§ **Problem description**
Reproduce the lines from the one bearing "the band at" through the one bearing "obj.parent = empty", inclusive. Copy them exactly; include no other line.

§ **Material**
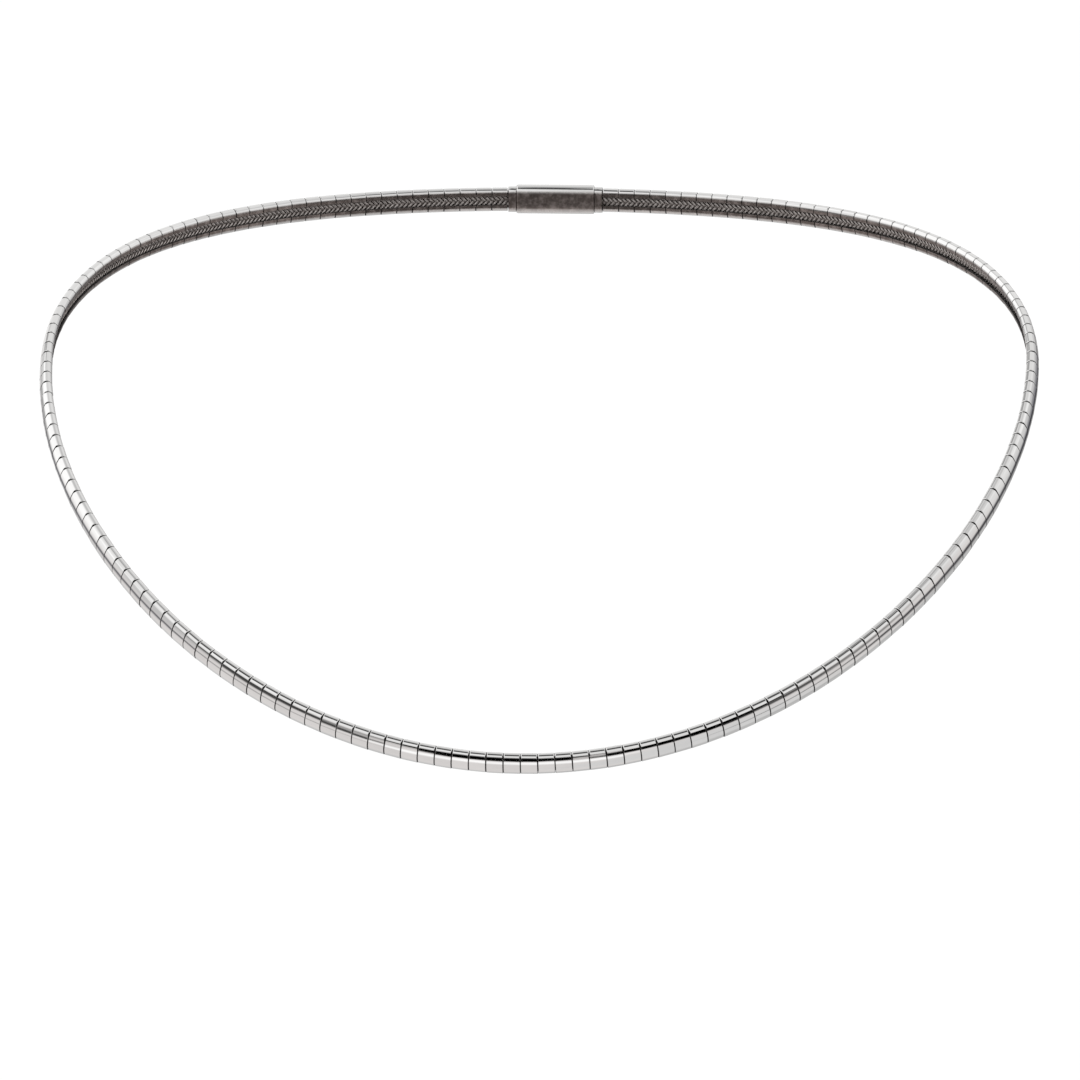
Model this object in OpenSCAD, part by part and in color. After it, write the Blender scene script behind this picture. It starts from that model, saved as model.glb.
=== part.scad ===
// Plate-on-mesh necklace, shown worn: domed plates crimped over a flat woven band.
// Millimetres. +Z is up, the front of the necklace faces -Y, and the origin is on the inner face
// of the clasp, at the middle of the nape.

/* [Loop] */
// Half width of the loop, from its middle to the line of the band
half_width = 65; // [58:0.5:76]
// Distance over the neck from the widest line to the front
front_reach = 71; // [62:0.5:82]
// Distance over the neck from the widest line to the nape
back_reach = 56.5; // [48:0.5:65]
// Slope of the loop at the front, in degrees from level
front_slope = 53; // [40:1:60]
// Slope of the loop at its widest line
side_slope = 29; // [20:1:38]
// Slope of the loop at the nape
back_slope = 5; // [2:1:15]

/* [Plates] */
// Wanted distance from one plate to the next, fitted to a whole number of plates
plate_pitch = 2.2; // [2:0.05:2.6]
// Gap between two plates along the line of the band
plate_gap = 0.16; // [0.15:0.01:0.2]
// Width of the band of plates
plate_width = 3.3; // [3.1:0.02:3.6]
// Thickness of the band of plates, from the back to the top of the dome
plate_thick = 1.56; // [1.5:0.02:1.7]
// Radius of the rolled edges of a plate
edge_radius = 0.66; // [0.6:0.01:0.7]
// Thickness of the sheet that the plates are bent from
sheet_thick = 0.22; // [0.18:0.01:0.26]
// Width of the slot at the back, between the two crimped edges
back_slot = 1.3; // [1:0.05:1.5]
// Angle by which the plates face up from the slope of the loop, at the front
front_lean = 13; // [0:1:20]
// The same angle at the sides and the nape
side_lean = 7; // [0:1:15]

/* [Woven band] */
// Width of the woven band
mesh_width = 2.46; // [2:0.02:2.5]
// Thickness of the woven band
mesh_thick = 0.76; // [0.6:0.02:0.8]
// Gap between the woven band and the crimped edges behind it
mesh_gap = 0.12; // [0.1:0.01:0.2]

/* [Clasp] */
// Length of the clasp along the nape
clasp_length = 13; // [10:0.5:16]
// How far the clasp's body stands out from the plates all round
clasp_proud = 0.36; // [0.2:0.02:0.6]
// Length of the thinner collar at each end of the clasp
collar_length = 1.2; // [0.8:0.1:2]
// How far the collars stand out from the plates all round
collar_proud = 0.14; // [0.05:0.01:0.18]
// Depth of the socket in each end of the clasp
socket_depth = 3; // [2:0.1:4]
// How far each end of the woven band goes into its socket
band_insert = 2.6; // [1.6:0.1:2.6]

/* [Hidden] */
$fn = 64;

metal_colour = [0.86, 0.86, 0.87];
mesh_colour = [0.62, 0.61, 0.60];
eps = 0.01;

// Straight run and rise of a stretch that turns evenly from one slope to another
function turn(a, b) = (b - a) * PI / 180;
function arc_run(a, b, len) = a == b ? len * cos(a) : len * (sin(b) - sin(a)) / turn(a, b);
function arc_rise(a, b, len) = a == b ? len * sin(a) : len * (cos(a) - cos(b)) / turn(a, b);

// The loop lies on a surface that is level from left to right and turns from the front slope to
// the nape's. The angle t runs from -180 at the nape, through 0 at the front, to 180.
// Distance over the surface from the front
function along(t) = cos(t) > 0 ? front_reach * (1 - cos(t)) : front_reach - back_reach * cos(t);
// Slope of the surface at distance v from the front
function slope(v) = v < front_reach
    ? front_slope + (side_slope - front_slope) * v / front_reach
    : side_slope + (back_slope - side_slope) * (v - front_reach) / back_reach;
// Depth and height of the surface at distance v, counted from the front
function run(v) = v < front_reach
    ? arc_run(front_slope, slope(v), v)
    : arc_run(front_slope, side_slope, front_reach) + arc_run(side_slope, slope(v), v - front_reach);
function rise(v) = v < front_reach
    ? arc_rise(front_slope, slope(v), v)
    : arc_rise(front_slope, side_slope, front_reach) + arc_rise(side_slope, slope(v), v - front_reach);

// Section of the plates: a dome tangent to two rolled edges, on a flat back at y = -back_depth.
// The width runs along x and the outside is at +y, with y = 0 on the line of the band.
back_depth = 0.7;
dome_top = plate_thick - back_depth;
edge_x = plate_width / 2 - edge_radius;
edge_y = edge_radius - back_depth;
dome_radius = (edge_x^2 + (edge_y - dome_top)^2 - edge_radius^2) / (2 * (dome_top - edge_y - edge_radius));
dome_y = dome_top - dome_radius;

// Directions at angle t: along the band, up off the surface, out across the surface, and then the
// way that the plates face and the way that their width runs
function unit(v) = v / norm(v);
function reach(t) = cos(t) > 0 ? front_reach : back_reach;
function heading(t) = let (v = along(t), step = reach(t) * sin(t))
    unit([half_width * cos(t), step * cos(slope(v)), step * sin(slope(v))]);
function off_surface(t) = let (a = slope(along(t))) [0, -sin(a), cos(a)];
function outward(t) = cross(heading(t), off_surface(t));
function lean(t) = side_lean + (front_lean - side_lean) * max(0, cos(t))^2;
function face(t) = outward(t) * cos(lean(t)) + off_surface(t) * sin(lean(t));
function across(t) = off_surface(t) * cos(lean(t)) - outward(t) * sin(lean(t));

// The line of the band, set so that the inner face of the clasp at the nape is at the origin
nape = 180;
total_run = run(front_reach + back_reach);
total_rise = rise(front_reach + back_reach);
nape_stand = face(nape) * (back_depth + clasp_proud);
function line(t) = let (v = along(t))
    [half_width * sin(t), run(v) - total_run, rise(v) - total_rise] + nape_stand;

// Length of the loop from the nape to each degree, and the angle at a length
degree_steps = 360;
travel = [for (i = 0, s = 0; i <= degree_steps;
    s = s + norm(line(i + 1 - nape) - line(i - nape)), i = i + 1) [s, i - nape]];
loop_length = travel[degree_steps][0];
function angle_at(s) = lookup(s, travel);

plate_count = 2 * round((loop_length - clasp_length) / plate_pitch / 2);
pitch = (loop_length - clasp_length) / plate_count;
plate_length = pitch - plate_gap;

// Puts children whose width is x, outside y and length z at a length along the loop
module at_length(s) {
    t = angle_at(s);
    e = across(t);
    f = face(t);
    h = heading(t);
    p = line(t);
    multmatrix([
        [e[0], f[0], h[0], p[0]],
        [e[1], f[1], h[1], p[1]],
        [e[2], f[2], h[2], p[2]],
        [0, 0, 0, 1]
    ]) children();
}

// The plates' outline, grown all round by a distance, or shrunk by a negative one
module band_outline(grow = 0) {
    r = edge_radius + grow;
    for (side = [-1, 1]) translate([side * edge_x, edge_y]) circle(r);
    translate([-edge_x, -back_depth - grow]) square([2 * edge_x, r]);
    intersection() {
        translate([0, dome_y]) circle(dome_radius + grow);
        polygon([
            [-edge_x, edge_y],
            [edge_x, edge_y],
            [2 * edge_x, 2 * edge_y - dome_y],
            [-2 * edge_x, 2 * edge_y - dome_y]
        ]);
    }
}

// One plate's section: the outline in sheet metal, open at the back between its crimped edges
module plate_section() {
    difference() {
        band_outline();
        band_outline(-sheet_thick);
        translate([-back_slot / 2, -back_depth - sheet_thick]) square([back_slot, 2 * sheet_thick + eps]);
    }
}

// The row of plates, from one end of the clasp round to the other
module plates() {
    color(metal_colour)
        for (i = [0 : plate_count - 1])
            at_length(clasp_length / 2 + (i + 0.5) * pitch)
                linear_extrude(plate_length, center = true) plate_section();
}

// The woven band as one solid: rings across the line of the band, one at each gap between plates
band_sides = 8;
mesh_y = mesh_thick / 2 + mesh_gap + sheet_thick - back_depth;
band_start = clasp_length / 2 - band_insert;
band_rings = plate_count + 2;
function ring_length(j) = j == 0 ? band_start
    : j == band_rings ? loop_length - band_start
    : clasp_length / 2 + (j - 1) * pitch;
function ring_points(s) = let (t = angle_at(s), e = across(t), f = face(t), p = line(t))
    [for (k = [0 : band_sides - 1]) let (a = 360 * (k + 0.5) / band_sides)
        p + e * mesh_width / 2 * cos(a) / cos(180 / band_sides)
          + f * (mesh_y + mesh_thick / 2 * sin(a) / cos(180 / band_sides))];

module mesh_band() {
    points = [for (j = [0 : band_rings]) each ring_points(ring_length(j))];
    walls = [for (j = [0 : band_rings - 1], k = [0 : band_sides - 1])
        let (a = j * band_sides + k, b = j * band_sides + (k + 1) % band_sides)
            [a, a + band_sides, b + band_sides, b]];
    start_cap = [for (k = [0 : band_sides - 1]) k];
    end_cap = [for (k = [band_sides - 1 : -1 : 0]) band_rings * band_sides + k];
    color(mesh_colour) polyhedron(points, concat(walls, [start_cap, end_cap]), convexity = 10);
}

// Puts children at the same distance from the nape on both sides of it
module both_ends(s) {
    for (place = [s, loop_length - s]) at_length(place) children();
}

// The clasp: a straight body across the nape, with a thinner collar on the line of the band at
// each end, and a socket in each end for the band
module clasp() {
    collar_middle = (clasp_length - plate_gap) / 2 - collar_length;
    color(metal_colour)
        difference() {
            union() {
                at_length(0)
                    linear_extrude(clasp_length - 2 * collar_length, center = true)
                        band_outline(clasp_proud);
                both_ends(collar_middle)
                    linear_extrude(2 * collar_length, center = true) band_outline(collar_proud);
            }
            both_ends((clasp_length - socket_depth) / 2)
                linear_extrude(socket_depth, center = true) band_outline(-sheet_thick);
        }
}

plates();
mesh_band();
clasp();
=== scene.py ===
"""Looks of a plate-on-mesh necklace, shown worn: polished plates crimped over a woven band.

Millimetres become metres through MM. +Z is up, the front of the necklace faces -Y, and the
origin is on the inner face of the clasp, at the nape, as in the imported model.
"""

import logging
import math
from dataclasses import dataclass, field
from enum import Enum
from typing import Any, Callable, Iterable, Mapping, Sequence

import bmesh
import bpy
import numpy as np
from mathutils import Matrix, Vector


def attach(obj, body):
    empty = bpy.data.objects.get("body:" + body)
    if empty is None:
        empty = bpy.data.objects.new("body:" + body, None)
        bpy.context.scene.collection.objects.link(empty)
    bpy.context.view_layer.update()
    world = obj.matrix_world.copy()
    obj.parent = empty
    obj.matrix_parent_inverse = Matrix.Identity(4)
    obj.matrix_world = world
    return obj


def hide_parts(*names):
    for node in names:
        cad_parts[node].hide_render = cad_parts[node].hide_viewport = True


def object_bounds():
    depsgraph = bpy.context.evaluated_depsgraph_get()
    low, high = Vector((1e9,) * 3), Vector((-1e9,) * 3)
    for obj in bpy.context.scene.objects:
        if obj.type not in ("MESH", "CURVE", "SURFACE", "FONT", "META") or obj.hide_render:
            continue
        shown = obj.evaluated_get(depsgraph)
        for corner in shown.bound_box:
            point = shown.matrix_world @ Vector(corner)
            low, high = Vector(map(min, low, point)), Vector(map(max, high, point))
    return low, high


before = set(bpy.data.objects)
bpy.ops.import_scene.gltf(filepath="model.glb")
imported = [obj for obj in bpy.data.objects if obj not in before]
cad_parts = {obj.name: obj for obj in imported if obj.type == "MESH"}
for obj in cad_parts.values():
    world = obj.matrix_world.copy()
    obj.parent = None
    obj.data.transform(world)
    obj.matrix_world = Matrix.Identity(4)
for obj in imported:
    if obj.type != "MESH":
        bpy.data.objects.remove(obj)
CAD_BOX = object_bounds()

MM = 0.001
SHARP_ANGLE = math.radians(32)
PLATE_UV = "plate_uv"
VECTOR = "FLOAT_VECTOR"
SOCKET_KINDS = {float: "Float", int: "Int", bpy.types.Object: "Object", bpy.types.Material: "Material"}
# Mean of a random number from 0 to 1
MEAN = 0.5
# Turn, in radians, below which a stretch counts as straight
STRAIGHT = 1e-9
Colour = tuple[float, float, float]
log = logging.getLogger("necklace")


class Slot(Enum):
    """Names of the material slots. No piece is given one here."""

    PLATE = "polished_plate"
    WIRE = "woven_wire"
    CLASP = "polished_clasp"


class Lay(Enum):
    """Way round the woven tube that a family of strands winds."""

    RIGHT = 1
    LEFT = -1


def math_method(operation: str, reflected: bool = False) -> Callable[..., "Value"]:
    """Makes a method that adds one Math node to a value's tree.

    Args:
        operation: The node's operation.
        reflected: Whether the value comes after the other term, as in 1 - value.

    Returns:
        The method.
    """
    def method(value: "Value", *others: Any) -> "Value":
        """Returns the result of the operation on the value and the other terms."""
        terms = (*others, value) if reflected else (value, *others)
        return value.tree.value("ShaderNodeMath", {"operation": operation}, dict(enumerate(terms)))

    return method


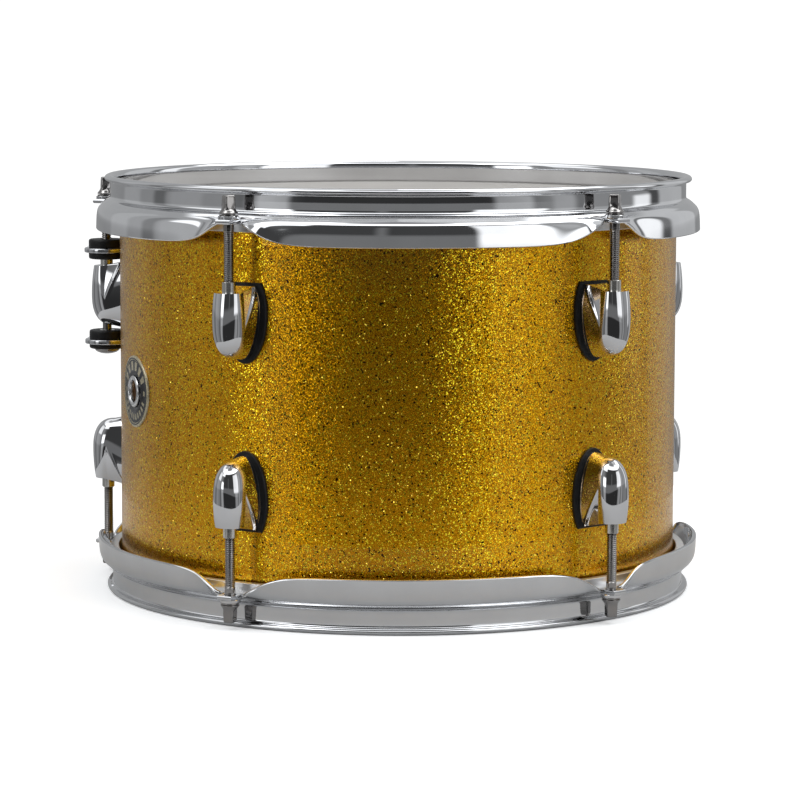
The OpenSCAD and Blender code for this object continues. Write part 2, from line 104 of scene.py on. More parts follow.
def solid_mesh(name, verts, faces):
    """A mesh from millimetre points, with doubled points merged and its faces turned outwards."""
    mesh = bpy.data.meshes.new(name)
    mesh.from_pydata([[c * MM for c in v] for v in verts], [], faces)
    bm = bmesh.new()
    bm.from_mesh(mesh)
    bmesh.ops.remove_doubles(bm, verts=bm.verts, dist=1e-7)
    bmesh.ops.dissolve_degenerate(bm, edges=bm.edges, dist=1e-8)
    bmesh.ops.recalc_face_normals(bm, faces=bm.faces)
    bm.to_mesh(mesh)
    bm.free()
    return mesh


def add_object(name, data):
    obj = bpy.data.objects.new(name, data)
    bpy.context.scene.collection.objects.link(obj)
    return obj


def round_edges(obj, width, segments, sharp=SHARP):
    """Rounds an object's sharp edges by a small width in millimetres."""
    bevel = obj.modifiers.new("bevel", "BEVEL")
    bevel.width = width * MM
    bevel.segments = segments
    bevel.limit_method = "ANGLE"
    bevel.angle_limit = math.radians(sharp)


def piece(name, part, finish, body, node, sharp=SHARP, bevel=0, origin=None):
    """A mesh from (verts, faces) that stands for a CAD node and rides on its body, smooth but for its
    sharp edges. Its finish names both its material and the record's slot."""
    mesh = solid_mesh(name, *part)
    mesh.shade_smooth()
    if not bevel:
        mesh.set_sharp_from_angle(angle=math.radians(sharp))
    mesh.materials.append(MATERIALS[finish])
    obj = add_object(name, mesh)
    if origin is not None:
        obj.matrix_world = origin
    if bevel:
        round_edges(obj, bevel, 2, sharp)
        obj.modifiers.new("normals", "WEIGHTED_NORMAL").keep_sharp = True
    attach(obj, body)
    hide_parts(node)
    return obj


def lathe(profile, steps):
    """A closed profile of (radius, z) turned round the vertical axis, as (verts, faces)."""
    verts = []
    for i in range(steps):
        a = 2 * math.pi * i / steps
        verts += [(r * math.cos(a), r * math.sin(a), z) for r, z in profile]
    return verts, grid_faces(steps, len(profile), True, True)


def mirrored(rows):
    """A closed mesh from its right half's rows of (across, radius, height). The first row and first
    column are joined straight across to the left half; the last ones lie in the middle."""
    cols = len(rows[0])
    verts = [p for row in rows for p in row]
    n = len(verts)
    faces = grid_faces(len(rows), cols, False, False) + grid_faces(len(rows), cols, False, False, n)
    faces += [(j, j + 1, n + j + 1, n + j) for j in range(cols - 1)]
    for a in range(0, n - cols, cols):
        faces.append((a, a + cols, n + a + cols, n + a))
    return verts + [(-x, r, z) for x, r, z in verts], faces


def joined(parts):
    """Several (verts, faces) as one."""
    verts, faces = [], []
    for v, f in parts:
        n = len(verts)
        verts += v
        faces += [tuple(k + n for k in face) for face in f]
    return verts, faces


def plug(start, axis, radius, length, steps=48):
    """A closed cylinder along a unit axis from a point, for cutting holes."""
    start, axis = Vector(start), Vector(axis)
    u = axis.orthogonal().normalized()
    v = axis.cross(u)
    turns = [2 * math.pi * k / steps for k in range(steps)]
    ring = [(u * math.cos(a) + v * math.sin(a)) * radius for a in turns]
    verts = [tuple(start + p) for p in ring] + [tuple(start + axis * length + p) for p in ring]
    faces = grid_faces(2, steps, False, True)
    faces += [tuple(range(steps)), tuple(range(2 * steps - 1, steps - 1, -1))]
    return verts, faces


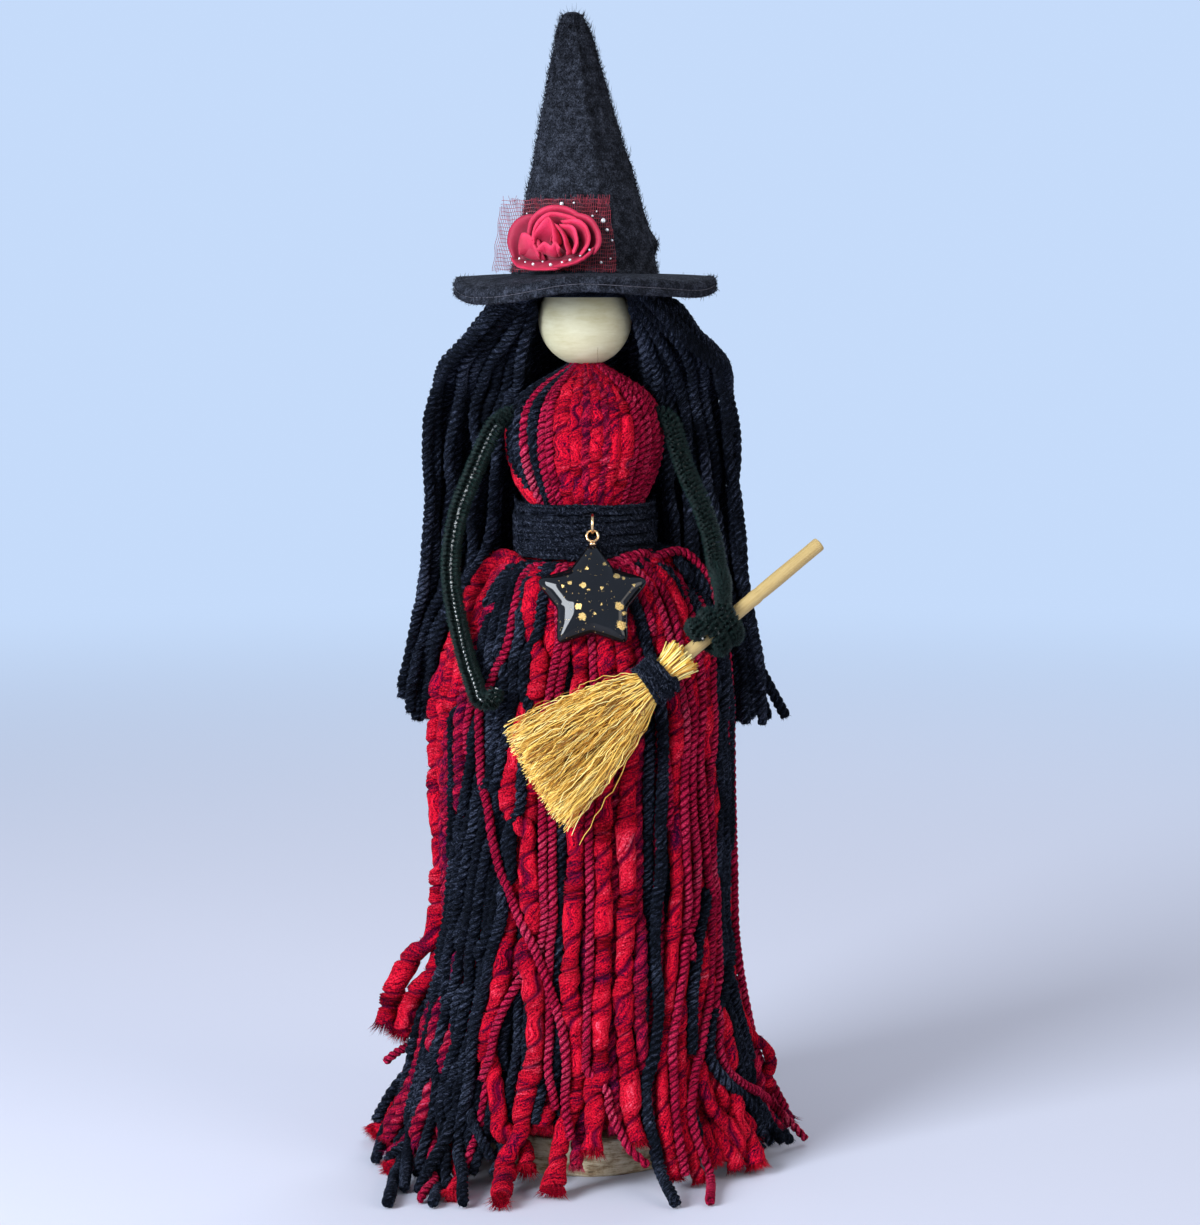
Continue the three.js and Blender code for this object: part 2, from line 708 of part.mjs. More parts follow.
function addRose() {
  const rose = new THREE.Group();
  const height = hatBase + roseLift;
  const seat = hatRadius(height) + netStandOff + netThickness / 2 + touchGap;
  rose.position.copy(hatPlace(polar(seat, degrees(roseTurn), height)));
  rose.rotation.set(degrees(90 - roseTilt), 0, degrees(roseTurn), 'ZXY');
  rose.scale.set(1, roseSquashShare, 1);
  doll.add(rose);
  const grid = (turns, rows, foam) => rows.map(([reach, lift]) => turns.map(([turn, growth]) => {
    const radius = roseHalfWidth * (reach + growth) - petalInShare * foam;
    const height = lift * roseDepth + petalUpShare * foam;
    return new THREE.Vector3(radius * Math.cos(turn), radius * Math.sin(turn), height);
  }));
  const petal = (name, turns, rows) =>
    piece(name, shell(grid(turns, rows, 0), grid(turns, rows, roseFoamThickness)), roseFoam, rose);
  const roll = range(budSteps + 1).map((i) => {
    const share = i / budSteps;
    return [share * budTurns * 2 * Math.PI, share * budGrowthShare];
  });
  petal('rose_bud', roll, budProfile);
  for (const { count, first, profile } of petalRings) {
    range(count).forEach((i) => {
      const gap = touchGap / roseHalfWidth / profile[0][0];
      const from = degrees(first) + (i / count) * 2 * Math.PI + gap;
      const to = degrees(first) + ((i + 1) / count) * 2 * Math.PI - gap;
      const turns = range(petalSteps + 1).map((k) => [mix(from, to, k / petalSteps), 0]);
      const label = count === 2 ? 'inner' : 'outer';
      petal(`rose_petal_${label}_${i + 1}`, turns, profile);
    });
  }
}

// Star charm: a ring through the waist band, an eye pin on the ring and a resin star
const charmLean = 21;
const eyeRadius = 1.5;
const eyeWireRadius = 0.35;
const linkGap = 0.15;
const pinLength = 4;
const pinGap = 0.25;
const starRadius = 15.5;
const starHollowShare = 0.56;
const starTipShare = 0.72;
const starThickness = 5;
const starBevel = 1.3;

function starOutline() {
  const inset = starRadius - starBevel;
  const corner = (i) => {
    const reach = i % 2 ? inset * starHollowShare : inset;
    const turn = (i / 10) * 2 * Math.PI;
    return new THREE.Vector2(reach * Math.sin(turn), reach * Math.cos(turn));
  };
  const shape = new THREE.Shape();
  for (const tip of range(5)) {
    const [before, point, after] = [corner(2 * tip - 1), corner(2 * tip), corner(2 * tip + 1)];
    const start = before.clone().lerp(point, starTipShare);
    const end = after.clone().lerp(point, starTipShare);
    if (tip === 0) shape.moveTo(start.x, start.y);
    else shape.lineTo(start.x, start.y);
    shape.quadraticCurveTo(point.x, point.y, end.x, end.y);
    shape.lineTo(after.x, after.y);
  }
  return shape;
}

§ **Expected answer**
// The clasp: a straight body across the nape, with a thinner collar on the line of the band at
// each end, and a socket in each end for the band
module clasp() {
    collar_middle = (clasp_length - plate_gap) / 2 - collar_length;
    color(metal_colour)
        difference() {
            union() {
                at_length(0)
                    linear_extrude(clasp_length - 2 * collar_length, center = true)
                        band_outline(clasp_proud);
                both_ends(collar_middle)
                    linear_extrude(2 * collar_length, center = true) band_outline(collar_proud);
            }
            both_ends((clasp_length - socket_depth) / 2)
                linear_extrude(socket_depth, center = true) band_outline(-sheet_thick);
        }
}

plates();
mesh_band();
clasp();
=== scene.py ===
"""Looks of a plate-on-mesh necklace, shown worn: polished plates crimped over a woven band.

Millimetres become metres through MM. +Z is up, the front of the necklace faces -Y, and the
origin is on the inner face of the clasp, at the nape, as in the imported model.
"""

import logging
import math
from dataclasses import dataclass, field
from enum import Enum
from typing import Any, Callable, Iterable, Mapping, Sequence

import bmesh
import bpy
import numpy as np
from mathutils import Matrix, Vector


def attach(obj, body):
    empty = bpy.data.objects.get("body:" + body)
    if empty is None:
        empty = bpy.data.objects.new("body:" + body, None)
        bpy.context.scene.collection.objects.link(empty)
    bpy.context.view_layer.update()
    world = obj.matrix_world.copy()
    obj.parent = empty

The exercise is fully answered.